Eganville was incorporated as a Village in the 1890s and remained an independent municipality until it was amalgamated with the Townships of Grattan, Sebastopol, and South Algona to form the Township of Bonnechere Valley in 2001.

== Media ==

=== Print ===
The Eganville Leader is an independently owned weekly newspaper serving west and central Renfrew County.

Founded by Patrick McHugh in 1902, the Leader is one of the region’s oldest and most enduring weekly newspapers. Originally, it coexisted with a rival, the Star Enterprise, at the time of Eganville’s devastating 1911 fire. That blaze destroyed most of the north side of town and several buildings on the south side. Both newspapers lost their offices in the blaze—but while the Star Enterprise ceased operations, the Leader “rose from the ashes,” continuing publication and solidifying its place in the community.
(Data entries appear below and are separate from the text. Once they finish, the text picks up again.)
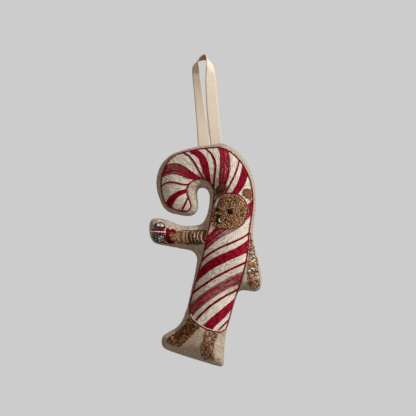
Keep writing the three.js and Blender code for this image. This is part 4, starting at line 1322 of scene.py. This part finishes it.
# A region in shares of a node's box, from its left and lower sides.
def shareBox(node, left, right, bottom, top):
    low, high = boxOf(node)
    cells = Plan.centres(np.ones(Plan.shape, bool)).reshape(*Plan.shape, 2)
    u, v = np.moveaxis((cells - low) / (high - low), -1, 0)
    return (u > left) & (u < right) & (v > bottom) & (v < top)


# A smooth line through points in shares of a node's box.
def boxLine(node, shares):
    low, high = boxOf(node)
    return smoothOpen(low + (high - low) * np.array(shares), 30)


# A cord along a node's outline, drawn in.
def innerCord(node, look, rng):
    loop = smoothClosed(outlineOf(node), look["step"])
    return cord([closed(offsetLoop(loop, -look["inside"]))], look, rng)


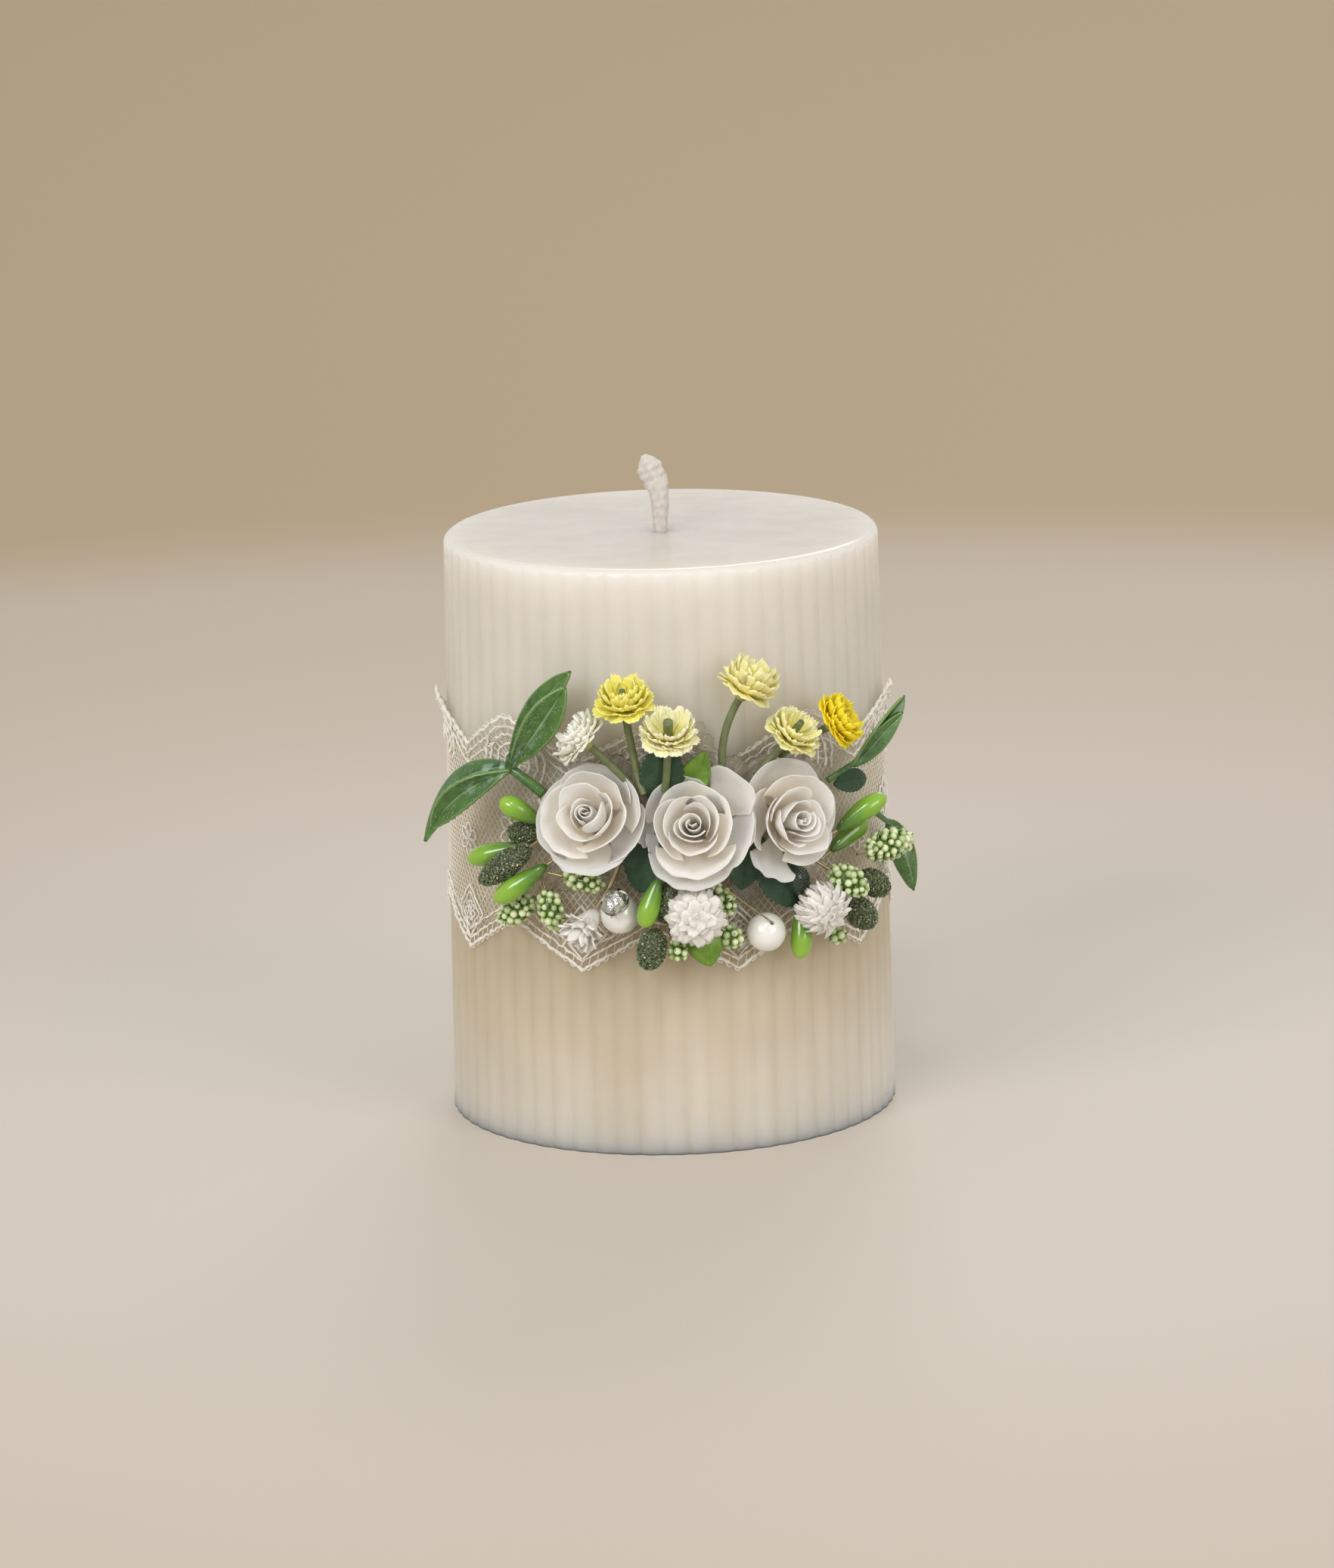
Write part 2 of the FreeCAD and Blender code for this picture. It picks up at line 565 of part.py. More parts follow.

After serving under McHugh for decades, the Leader was purchased by the Tracey family in 1944. Ambrose and Sylvester Tracey took over, with Ambrose becoming sole owner in 1962. Upon Ambrose’s passing in 1968, his eldest son Ron became publisher—later joined by his brother Gerald in 1972. Ron retired in September, 2007 after 51 years in the business. Gerald would lead the paper through 52 years in the business and announce in early 2025 that operations will cease in February 2026, citing his health and age.

==Notable people==
Ice hockey players Dale McTavish and Shawn Heins and Olympian Melissa Bishop were born in Eganville.